There's 16 FETs, although I'm not sure if they are all wired in parallel or not (haven't traced them out) so I dont' know what the RDSon cumulative is. Bolted to little aluminum blocks, there's not really much heatsinking going on. I don't know what this BMS is rated for for current, but I suppose I could add a big heatsink to it and a fan, and help it out if I end up needing a lot of current out of it for whatever reason, or if it gets hot at typical loads of my existing bikes.


More to come in a little bit once charging is done (not sure how long that will take). Also, I just now remembered I forgot to put the stupid wattmeter inline with the charger, so I have no idea how much power has already gone back into it while I've been typing this up. :roll: :oops:

Well, not NO idea, but only a guess--assuming 5A constant since I started, it's been almost an hour since I began that, paid some attention to the dogs, and came in here to start typing and whatnot. So maybe 5Ah. Dunno if it was constant though. Gotta go see I guess, and stick the wattmeter in there. :(
 
Well, it has nearly stopped charging. It shows 0A on the front panel but after inserting the Watts Up WU1 inline, I get about 0.22A still going in, at 55.9V. That's only 3.494V per cell, so it probably isn't even shunting anything at this point (the BMS certainly isn't warm anywhere, although it's 55F in that room so it'd be cooling off fast anyway even if it did warm up, especially with the draft caused by the high-volume (and loud) fans in the Sorenson. ;)

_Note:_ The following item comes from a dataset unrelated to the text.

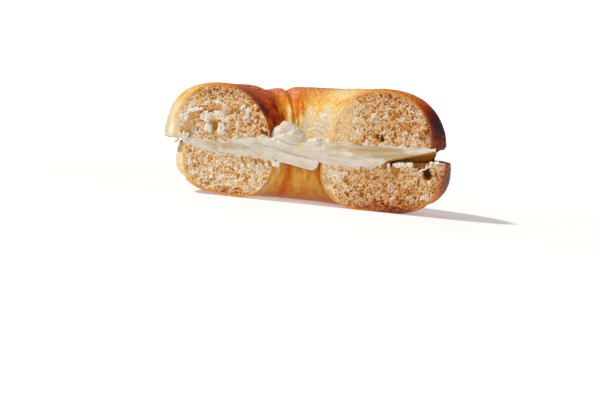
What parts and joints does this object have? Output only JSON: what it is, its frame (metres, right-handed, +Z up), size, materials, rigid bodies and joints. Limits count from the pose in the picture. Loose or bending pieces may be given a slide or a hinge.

I guess I'm going to have to either dig out one of my isolated 5V high-amps power supplies to stick in series with the Sorenson, and get almost 60V, or live with slower charging times and use one of the little 0-750mA 0-40V Sorensons in series with the big one. Or just use both of the smaller ones in series, since it won't go higher than the current from one anyway, and that would let me keep the whole main charging setup in the front room.

I suppose I could even do bulk charging at higher currents up to the 55.9V on the big one, then hook up to the little ones for the rest of it, and balancing. Hmm. I think that's what I am going to do for the moment. Once the charging has dropped to 0A on the WU1, I'll move the pack to the smaller Sorensons in series for 60.1V at whatever they'll output (I think they actually will do 900mA or so, but they do get hot enough to want fans at that point, IIRC from my early NiMH experiments).

I'll go set that up to get it read for when the big one is as far as it can go.